YOUR INSTRUCTIONS: Output exactly the lines that run from the line containing "ball_stud(model)" through the line containing "Vector(map(max, high, point))", with both ends included.

SOURCE EXCERPT:
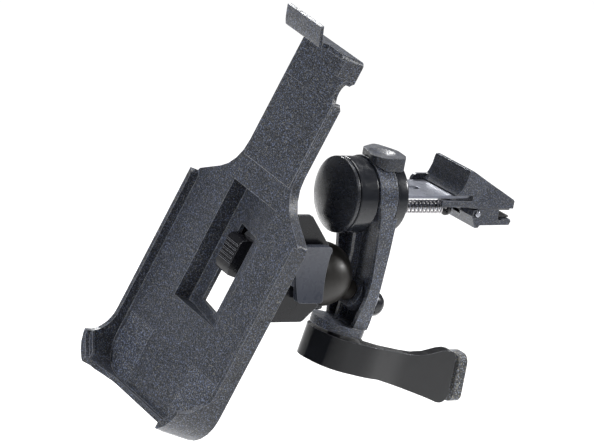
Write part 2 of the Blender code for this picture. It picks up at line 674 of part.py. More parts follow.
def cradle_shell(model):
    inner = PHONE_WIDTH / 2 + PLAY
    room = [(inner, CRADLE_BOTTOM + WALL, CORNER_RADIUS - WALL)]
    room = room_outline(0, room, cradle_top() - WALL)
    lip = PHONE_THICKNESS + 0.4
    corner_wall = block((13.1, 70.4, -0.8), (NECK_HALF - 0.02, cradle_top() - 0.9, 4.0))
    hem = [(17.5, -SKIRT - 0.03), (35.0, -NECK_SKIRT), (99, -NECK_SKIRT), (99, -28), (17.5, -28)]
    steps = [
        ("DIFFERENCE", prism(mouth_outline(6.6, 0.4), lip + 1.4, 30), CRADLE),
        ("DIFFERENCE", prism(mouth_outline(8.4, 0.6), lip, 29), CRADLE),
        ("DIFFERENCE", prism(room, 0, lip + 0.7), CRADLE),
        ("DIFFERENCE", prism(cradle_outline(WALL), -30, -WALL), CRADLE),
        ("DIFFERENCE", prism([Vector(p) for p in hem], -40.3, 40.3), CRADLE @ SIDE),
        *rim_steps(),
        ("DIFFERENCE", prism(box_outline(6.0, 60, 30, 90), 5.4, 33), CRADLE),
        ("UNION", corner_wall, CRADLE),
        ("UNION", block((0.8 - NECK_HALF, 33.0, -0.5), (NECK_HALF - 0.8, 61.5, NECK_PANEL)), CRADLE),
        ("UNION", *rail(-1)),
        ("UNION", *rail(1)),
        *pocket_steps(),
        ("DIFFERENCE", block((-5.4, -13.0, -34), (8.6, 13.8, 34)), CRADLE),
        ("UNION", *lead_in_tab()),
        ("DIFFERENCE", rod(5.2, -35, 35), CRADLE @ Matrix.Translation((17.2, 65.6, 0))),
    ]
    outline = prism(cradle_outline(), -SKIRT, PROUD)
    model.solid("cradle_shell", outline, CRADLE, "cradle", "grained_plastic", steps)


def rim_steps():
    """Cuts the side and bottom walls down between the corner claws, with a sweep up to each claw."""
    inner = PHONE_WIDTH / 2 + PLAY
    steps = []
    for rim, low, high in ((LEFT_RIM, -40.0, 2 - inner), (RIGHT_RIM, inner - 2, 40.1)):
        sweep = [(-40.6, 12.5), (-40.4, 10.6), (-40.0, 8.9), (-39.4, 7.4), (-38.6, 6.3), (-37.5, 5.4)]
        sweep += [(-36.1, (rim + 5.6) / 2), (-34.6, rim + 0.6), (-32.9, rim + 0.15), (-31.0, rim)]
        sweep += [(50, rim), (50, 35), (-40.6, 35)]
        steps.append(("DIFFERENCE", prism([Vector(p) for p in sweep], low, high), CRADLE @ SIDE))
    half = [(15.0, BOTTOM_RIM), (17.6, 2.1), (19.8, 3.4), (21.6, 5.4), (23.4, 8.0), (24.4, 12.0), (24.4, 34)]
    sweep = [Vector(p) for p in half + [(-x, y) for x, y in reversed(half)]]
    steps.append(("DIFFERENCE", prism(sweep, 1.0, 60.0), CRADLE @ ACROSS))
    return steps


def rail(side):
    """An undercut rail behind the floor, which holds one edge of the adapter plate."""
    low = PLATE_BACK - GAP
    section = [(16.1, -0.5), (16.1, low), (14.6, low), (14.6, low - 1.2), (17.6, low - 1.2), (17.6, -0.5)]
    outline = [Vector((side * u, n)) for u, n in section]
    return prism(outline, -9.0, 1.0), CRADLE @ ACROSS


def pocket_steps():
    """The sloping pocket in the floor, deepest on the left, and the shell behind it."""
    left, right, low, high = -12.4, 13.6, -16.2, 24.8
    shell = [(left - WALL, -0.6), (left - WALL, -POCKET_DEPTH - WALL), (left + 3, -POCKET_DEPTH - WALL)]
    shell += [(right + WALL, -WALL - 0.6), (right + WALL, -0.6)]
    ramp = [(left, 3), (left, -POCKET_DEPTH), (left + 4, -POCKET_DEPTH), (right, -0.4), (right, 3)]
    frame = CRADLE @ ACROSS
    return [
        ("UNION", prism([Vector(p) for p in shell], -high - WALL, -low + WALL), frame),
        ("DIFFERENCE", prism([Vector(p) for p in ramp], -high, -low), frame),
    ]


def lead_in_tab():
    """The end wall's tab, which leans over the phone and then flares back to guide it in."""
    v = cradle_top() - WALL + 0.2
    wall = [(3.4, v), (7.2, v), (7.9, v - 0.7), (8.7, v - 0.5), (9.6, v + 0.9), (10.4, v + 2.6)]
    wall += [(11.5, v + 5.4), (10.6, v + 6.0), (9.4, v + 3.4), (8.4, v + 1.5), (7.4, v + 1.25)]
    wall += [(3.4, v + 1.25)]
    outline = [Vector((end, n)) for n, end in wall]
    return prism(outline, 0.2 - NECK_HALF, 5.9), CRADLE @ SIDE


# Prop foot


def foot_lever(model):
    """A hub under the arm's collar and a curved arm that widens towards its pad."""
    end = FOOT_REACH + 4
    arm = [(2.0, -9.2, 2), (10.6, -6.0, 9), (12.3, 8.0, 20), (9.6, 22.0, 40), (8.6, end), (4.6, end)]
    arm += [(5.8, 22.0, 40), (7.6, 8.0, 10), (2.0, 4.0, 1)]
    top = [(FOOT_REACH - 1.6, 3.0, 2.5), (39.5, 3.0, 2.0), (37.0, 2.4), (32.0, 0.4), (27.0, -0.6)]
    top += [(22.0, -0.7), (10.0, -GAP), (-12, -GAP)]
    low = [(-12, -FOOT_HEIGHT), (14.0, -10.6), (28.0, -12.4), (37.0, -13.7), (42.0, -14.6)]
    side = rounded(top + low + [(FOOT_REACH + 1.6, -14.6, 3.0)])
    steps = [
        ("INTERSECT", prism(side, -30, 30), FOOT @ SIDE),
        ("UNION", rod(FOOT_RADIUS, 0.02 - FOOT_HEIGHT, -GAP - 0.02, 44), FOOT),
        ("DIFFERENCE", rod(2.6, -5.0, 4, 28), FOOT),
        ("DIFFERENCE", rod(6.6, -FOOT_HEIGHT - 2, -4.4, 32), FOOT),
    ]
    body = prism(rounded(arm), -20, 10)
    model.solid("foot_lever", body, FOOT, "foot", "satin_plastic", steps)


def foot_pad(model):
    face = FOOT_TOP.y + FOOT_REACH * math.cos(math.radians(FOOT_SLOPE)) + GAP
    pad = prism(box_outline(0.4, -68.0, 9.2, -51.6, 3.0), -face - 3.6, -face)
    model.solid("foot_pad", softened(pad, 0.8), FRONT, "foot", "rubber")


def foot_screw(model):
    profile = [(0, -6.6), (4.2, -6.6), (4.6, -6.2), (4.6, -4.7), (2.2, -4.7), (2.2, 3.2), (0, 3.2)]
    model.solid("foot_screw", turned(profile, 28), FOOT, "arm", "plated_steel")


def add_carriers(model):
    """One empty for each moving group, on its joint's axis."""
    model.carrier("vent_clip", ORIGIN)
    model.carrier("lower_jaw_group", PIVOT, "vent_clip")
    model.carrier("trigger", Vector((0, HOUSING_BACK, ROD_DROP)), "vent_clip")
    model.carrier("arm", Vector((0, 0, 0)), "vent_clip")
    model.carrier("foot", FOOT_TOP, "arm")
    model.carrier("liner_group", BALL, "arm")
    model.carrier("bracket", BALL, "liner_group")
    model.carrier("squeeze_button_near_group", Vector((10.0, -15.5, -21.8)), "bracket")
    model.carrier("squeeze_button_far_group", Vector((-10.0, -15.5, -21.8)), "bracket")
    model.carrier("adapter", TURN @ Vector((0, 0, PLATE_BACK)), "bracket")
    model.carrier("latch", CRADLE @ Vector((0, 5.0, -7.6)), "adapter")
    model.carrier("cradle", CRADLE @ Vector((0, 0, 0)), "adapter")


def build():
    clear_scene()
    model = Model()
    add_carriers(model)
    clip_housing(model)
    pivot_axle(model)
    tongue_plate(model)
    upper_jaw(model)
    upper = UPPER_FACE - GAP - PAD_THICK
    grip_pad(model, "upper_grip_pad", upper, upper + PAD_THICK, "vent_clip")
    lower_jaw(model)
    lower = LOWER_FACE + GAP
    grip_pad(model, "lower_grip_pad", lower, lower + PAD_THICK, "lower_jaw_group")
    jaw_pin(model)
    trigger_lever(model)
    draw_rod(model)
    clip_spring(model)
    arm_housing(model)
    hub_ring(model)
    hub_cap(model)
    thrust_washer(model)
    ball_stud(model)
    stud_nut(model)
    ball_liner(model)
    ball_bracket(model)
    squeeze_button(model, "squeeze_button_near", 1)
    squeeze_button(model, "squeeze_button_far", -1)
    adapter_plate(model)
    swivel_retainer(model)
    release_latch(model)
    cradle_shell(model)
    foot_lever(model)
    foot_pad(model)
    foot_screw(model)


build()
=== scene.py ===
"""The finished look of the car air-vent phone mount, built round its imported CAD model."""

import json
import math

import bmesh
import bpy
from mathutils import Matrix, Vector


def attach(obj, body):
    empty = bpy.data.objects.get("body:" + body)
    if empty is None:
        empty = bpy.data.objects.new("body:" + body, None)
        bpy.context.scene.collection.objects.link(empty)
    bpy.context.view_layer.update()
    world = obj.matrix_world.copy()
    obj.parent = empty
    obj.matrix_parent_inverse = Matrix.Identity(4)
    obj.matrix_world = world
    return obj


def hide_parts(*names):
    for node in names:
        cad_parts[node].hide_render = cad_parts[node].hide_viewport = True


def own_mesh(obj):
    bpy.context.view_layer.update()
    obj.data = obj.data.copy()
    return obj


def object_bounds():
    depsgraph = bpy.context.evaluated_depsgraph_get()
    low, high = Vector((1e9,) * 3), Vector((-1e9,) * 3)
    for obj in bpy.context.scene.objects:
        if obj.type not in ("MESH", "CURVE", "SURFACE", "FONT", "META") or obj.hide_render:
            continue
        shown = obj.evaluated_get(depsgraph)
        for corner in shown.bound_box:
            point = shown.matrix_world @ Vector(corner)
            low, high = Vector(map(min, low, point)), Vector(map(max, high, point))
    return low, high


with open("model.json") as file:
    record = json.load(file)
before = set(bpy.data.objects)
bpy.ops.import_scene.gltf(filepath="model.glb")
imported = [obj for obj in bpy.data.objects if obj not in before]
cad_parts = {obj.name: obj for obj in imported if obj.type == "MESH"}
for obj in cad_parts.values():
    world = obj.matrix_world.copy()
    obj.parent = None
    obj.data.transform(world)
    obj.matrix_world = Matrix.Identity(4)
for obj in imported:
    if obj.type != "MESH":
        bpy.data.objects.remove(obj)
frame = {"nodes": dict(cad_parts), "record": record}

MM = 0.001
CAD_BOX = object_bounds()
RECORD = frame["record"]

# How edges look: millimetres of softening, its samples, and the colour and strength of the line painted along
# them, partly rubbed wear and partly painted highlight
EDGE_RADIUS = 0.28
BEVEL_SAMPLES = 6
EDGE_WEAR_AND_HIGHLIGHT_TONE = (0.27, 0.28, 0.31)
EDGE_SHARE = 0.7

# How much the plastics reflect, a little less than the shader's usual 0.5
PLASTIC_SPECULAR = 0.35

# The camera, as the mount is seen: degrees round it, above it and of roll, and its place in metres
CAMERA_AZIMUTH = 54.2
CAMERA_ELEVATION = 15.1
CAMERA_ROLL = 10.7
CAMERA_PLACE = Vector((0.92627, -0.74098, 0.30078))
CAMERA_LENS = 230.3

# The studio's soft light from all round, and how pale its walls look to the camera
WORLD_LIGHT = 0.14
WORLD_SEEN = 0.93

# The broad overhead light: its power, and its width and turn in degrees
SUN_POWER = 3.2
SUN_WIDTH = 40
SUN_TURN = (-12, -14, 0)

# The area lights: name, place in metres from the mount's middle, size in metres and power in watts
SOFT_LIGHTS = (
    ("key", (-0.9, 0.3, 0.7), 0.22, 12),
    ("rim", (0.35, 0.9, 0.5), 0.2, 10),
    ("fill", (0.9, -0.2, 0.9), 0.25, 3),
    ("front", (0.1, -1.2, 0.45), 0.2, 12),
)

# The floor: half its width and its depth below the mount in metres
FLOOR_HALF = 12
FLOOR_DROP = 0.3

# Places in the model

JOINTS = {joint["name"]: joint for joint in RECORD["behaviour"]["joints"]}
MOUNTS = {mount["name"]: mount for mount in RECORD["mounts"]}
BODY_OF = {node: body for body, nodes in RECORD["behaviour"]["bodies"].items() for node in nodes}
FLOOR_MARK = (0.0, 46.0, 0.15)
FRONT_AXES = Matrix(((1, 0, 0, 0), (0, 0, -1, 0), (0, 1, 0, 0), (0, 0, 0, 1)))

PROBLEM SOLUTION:
    ball_stud(model)
    stud_nut(model)
    ball_liner(model)
    ball_bracket(model)
    squeeze_button(model, "squeeze_button_near", 1)
    squeeze_button(model, "squeeze_button_far", -1)
    adapter_plate(model)
    swivel_retainer(model)
    release_latch(model)
    cradle_shell(model)
    foot_lever(model)
    foot_pad(model)
    foot_screw(model)


build()
=== scene.py ===
"""The finished look of the car air-vent phone mount, built round its imported CAD model."""

import json
import math

import bmesh
import bpy
from mathutils import Matrix, Vector


def attach(obj, body):
    empty = bpy.data.objects.get("body:" + body)
    if empty is None:
        empty = bpy.data.objects.new("body:" + body, None)
        bpy.context.scene.collection.objects.link(empty)
    bpy.context.view_layer.update()
    world = obj.matrix_world.copy()
    obj.parent = empty
    obj.matrix_parent_inverse = Matrix.Identity(4)
    obj.matrix_world = world
    return obj


def hide_parts(*names):
    for node in names:
        cad_parts[node].hide_render = cad_parts[node].hide_viewport = True


def own_mesh(obj):
    bpy.context.view_layer.update()
    obj.data = obj.data.copy()
    return obj


def object_bounds():
    depsgraph = bpy.context.evaluated_depsgraph_get()
    low, high = Vector((1e9,) * 3), Vector((-1e9,) * 3)
    for obj in bpy.context.scene.objects:
        if obj.type not in ("MESH", "CURVE", "SURFACE", "FONT", "META") or obj.hide_render:
            continue
        shown = obj.evaluated_get(depsgraph)
        for corner in shown.bound_box:
            point = shown.matrix_world @ Vector(corner)
            low, high = Vector(map(min, low, point)), Vector(map(max, high, point))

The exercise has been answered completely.